06-08-2025 12:00:00 AM
India will be the world’s second best represented nation in the 2026 World University Rankings, published in October: First the US with 171 universities, two India with 128, three Japan with 115, and the UK with 109 universities.
Business Desk Mumbai
The vision of the National Education Policy 2020 is rapidly becoming a reality, and India is poised to break new records to become the second-best represented country in the world, behind the United States, in the 2026 edition of the Times Higher Education ranking (THE), a senior Times Higher Education official has said.
“In the 2026 edition of the world rankings, to be published at the World Academic Summit in October this year, India will break new records to become the second-best-represented nation in the world, behind only the US,” Phil Baty, chief global affairs officer at Times Higher Education, said. India will be the world’s 2nd best represented nation in the 2026 World University Rankings, published in October: First the US with 171 universities, two India with 128, three Japan with 115, and the UK with 109 universities.
“In 2019, the year before NEP 2020, India had a respectable 49 universities in the rankings—a share of around 4% of all ranked universities. In the 2026 edition, India's representation will have almost tripled, to 128 ranked universities, representing almost six percent of all ranked universities,” he added.
He said the achievement reflects a nationwide commitment from Indian universities to collect better data, to step forward and subject themselves to global data benchmarking, to put themselves on the world stage alongside the top research universities worldwide, and to be a visible and active part of the global academic community, where research collaboration and talent exchange can help them to thrive further.
The expert said that it is not just in representation where India is showing exceptional progress, but there are improvements in quality too.
He said India’s National Education Policy of 2020 was “so pioneering and bold" that many said at its launch five years ago that it was simply too ambitious to succeed.
“One commentator wrote in Times Higher Education at the time that the vision of Prime Minister Narendra Modi was inspiring, and the planned reforms were commendable; 'however, whether any of this comes to pass remains unclear... it is far from a given that the document will even be implemented.' But exactly five years since the NEP 2020 was formally launched, on July 29, 2020, there is a growing body of independent evidence that despite the dramatic disruption of the Covid-19 pandemic, the bold vision is rapidly becoming a reality,” he said.

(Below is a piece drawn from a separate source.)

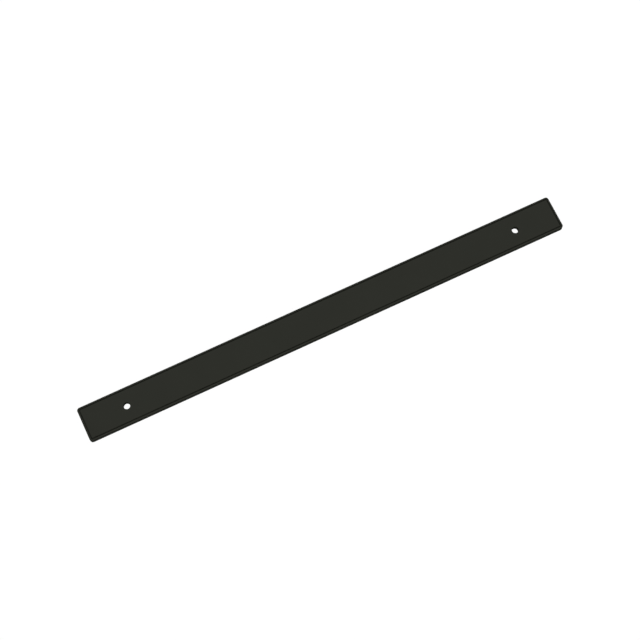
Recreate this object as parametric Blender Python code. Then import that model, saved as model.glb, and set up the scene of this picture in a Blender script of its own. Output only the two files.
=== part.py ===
"""A long, narrow kick plate: one flat bar of coated metal, screwed to a door through two plain holes.

Metres, +Z up. The plate lies on its back: the back is at z = 0 and the face looks up. X runs along the
plate and Y across it, and the origin is at the middle of the back.
"""

import math

import bmesh
import bpy
from mathutils import Vector

# The bar.
LENGTH = 0.350
WIDTH = 0.0245
THICKNESS = 0.0045
CORNER_RADIUS = 0.0020
FACE_EDGE_RADIUS = 0.0004
BACK_EDGE_RADIUS = 0.0003

# The border line, a fine slot in the face that follows the outline.
BORDER_INSET = 0.0015
BORDER_WIDTH = 0.0007
BORDER_DEPTH = 0.0010
LEAST_CORNER = 0.0002

# The screw holes, on the centre line, with both ends of each one eased.
HOLE_SPACING = 0.288
HOLE_DIAMETER = 0.0045
FACE_CHAMFER = 0.0002
BACK_CHAMFER = 0.0006

CORNER_SEGMENTS = 8
EDGE_SEGMENTS = 3
HOLE_SEGMENTS = 48
CUT_MARGIN = 0.001
SAME_HEIGHT = 0.00001
SHARP_ANGLE = math.radians(30)

COATING_COLOR = (0.028, 0.029, 0.024, 1.0)
COATING_ROUGHNESS = 0.55
COATING_METALLIC = 0.0


def clear_scene():
    for old in list(bpy.data.objects):
        bpy.data.objects.remove(old, do_unlink=True)


def new_collection(name):
    collection = bpy.data.collections.new(name)
    bpy.context.scene.collection.children.link(collection)
    return collection


def new_object(name, shape, collection):
    """Ends a bmesh and makes it an object."""
    mesh = bpy.data.meshes.new(name)
    shape.to_mesh(mesh)
    shape.free()
    made = bpy.data.objects.new(name, mesh)
    collection.objects.link(made)
    return made


def coating():
    """Satin black powder coat."""
    material = bpy.data.materials.new("black_powder_coat")
    material.use_nodes = True
    shader = material.node_tree.nodes["Principled BSDF"]
    shader.inputs["Base Color"].default_value = COATING_COLOR
    shader.inputs["Roughness"].default_value = COATING_ROUGHNESS
    shader.inputs["Metallic"].default_value = COATING_METALLIC
    return material


def round_edges(shape, edges, radius, segments):
    bmesh.ops.bevel(
        shape,
        geom=edges,
        offset=radius,
        offset_type="OFFSET",
        segments=segments,
        profile=0.5,
        affect="EDGES",
    )


def is_upright(edge):
    run = edge.verts[1].co - edge.verts[0].co
    return math.hypot(run.x, run.y) < abs(run.z)


def edges_at(shape, height):
    """The outline's edges at one height."""
    return [
        edge
        for edge in shape.edges
        if all(abs(vert.co.z - height) < SAME_HEIGHT for vert in edge.verts)
    ]


def rounded_slab(length, width, low, high, radius):
    """A box from z = low to z = high whose four upright edges are rounded."""
    shape = bmesh.new()
    bmesh.ops.create_cube(shape, size=1.0)
    bmesh.ops.scale(shape, vec=Vector((length, width, high - low)), verts=shape.verts)
    bmesh.ops.translate(shape, vec=Vector((0.0, 0.0, (low + high) / 2)), verts=shape.verts)
    round_edges(shape, [edge for edge in shape.edges if is_upright(edge)], radius, CORNER_SEGMENTS)
    return shape


def as_cutter(piece):
    piece.hide_render = True
    piece.display_type = "WIRE"
    return piece


def cut(piece, cutter):
    step = piece.modifiers.new("cut_" + cutter.name, "BOOLEAN")
    step.operation = "DIFFERENCE"
    step.solver = "EXACT"
    step.object = cutter


def inset_slab(name, inset, low, high, cutters):
    """A cutter whose outline runs this far inside the plate's own."""
    corner = max(CORNER_RADIUS - inset, LEAST_CORNER)
    shape = rounded_slab(LENGTH - 2 * inset, WIDTH - 2 * inset, low, high, corner)
    return as_cutter(new_object(name, shape, cutters))


def border_line(cutters):
    """The slot's cutter: a slab with a smaller slab taken out of its middle."""
    outer_inset = BORDER_INSET - BORDER_WIDTH / 2
    inner_inset = BORDER_INSET + BORDER_WIDTH / 2
    bottom = THICKNESS - BORDER_DEPTH
    top = THICKNESS + CUT_MARGIN
    outer = inset_slab("border_line", outer_inset, bottom, top, cutters)
    inner = inset_slab("border_line_core", inner_inset, bottom - CUT_MARGIN, top + CUT_MARGIN, cutters)
    cut(outer, inner)
    return outer


def cone_cutter(name, x, low, high, low_radius, high_radius, cutters):
    shape = bmesh.new()
    bmesh.ops.create_cone(
        shape,
        cap_ends=True,
        segments=HOLE_SEGMENTS,
        radius1=low_radius,
        radius2=high_radius,
        depth=high - low,
    )
    piece = as_cutter(new_object(name, shape, cutters))
    piece.location = (x, 0.0, (low + high) / 2)
    return piece


def cut_screw_hole(plate, side, x, cutters):
    """One plain hole, with a light chamfer at the face and a deeper one at the back."""
    radius = HOLE_DIAMETER / 2
    bore = cone_cutter(side + "_bore", x, -CUT_MARGIN, THICKNESS + CUT_MARGIN, radius, radius, cutters)
    face = cone_cutter(
        side + "_face_chamfer",
        x,
        THICKNESS - FACE_CHAMFER,
        THICKNESS + CUT_MARGIN,
        radius,
        radius + FACE_CHAMFER + CUT_MARGIN,
        cutters,
    )
    back = cone_cutter(
        side + "_back_chamfer",
        x,
        -CUT_MARGIN,
        BACK_CHAMFER,
        radius + BACK_CHAMFER + CUT_MARGIN,
        radius,
        cutters,
    )
    for cutter in (bore, face, back):
        cut(plate, cutter)


def kick_plate(parts, cutters):
    shape = rounded_slab(LENGTH, WIDTH, 0.0, THICKNESS, CORNER_RADIUS)
    round_edges(shape, edges_at(shape, THICKNESS), FACE_EDGE_RADIUS, EDGE_SEGMENTS)
    round_edges(shape, edges_at(shape, 0.0), BACK_EDGE_RADIUS, EDGE_SEGMENTS)
    plate = new_object("kick_plate", shape, parts)
    plate.data.materials.append(coating())
    plate.data.shade_smooth()
    plate.data.set_sharp_from_angle(angle=SHARP_ANGLE)
    cut(plate, border_line(cutters))
    cut_screw_hole(plate, "left", -HOLE_SPACING / 2, cutters)
    cut_screw_hole(plate, "right", HOLE_SPACING / 2, cutters)


def main():
    clear_scene()
    parts = new_collection("kick_plate")
    cutters = new_collection("cutters")
    cutters.hide_render = True
    kick_plate(parts, cutters)


main()
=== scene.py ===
"""The kick plate's looks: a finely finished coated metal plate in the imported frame, over a pale floor."""

import math

import bmesh
import bpy
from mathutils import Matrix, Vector


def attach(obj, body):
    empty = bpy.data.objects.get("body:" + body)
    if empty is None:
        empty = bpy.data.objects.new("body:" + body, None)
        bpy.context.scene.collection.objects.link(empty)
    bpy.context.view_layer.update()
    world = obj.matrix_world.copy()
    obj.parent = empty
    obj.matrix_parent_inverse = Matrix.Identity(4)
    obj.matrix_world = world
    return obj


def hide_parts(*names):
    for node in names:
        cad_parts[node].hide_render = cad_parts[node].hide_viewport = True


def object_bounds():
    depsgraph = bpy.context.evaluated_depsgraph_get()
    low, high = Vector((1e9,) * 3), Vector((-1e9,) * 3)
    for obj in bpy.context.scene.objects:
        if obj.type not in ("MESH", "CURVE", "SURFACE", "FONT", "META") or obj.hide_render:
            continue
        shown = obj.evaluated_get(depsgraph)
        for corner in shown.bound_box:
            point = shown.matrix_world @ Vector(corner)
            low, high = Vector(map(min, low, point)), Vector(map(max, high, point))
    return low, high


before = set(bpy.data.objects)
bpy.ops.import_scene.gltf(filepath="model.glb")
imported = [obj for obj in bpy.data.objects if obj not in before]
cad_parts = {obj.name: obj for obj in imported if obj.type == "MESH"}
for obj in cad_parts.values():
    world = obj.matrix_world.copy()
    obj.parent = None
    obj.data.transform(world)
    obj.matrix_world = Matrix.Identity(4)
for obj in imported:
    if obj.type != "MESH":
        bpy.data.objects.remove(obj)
cad_low, cad_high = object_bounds()

# The bar's length, width and thickness, from the frame, and how its corners and edges are rounded.
LENGTH = cad_high.x - cad_low.x
WIDTH = cad_high.y - cad_low.y
THICKNESS = cad_high.z - cad_low.z
CORNER_RADIUS = 0.0020
EDGE_RADIUS = 0.0004
BACK_EDGE_RADIUS = 0.0003

# The border line, a fine slot whose middle follows the outline this far in.
BORDER_INSET = 0.0015
BORDER_WIDTH = 0.0007
BORDER_DEPTH = 0.0010
BORDER_LIP = 0.00008
BORDER_ROOT = 0.00015

# The screw holes, with a small lip at the face and a deeper chamfer at the back.
HOLE_SPACING = 0.288
HOLE_RADIUS = 0.00225
HOLE_LIP = 0.0002
HOLE_CHAMFER = 0.0006

# How finely the mesh follows the shape.
CORNER_STEPS = 12
ALONG_STEPS = 35
ACROSS_STEPS = 3
ARC_STEPS = 5
HOLE_SEGMENTS = 96
LEAST_CORNER = 0.00005
SHARP_ANGLE = math.radians(30)

# Points this close to a bend keep the flat beside it flat. A shorter run than LONG_RUN needs none.
FLAT_SUPPORT = 0.0001
LONG_RUN = 3 * FLAT_SUPPORT

# The steps along the bar whose middles are closer than this to a hole belong to its patch.
PATCH_REACH = 0.007


# ------------------------------------------------------------------------------ outline and sections


def outline(inset, height):
    """The rounded rectangle this far inside the bar's own, as points anticlockwise seen from above."""
    corner = max(CORNER_RADIUS - inset, LEAST_CORNER)
    reach_x = LENGTH / 2 - inset - corner
    reach_y = WIDTH / 2 - inset - corner
    points = []
    for quarter, (side_x, side_y) in enumerate(((1, 1), (-1, 1), (-1, -1), (1, -1))):
        for step in range(CORNER_STEPS + 1):
            angle = math.radians(90) * (quarter + step / CORNER_STEPS)
            x = side_x * reach_x + corner * math.cos(angle)
            y = side_y * reach_y + corner * math.sin(angle)
            points.append(Vector((x, y, height)))
        start = points[-1].copy()
        end = start.copy()
        if quarter in (0, 2):
            end.x = -start.x
            steps = ALONG_STEPS
        else:
            end.y = -start.y
            steps = ACROSS_STEPS
        for step in range(1, steps):
            points.append(start.lerp(end, step / steps))
    return points


def arc(middle, radius, start, end):
    """Points of an arc in a cross-section, with angles in degrees from the section's first axis."""
    points = []
    for step in range(ARC_STEPS + 1):
        angle = math.radians(start + (end - start) * step / ARC_STEPS)
        across = middle[0] + radius * math.cos(angle)
        height = middle[1] + radius * math.sin(angle)
        points.append(Vector((across, height)))
    return points


def joined(pieces):
    """One path through the pieces, with a support point near each end of every long straight run."""
    path = list(pieces[0])
    for piece in pieces[1:]:
        run = piece[0] - path[-1]
        if run.length > LONG_RUN:
            inward = run.normalized() * FLAT_SUPPORT
            path += [path[-1] + inward, piece[0] - inward]
        path += piece
    return path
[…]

“Certainly, regarding ambitions to improve higher education quality and to finally embrace the full internationalisation of Indian higher education, Times Higher Education's data is clear: the plans are working,” he added.
The Times Higher Education World University Rankings assess globally-facing research-intensive universities across 18 rigorous performance metrics, focused on excellence in teaching, research, international outlook, and vital knowledge transfer between universities and industry. He said India is improving its “research quality” ranking performance.

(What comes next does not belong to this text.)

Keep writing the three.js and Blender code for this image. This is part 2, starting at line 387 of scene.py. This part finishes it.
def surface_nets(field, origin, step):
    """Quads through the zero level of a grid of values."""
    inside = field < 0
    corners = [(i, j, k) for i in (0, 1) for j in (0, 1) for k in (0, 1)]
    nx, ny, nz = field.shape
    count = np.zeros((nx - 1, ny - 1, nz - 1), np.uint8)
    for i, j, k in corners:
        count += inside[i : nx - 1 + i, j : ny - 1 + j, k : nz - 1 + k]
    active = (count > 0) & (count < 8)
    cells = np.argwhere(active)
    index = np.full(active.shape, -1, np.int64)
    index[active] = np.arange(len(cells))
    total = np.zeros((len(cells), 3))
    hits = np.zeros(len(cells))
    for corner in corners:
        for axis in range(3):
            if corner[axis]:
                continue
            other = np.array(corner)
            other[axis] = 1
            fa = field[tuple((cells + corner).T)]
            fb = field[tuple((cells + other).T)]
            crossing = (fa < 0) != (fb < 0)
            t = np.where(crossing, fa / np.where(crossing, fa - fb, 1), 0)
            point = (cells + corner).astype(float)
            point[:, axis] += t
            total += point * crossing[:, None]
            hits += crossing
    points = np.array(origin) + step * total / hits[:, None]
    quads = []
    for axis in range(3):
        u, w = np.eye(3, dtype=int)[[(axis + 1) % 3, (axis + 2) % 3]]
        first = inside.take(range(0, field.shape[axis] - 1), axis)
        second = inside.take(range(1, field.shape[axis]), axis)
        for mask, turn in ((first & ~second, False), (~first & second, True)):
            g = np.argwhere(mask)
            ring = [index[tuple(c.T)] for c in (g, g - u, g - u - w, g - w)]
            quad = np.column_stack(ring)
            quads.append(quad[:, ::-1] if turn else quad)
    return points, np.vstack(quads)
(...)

Baty said the data is clear that India's universities are increasingly rubbing shoulders with the world's global research elite.
“But based on an additional, very different set of performance metrics based on their social and economic impact, India's universities are also starting to really shine.” The latest results were published at the Global Sustainable Development Congress last month, and India was a world leader. In the overall Impact ranking, India had eight world top-200 ranked universities, and across a range of vital individual SDGs, it has a smattering of world top-ten universities.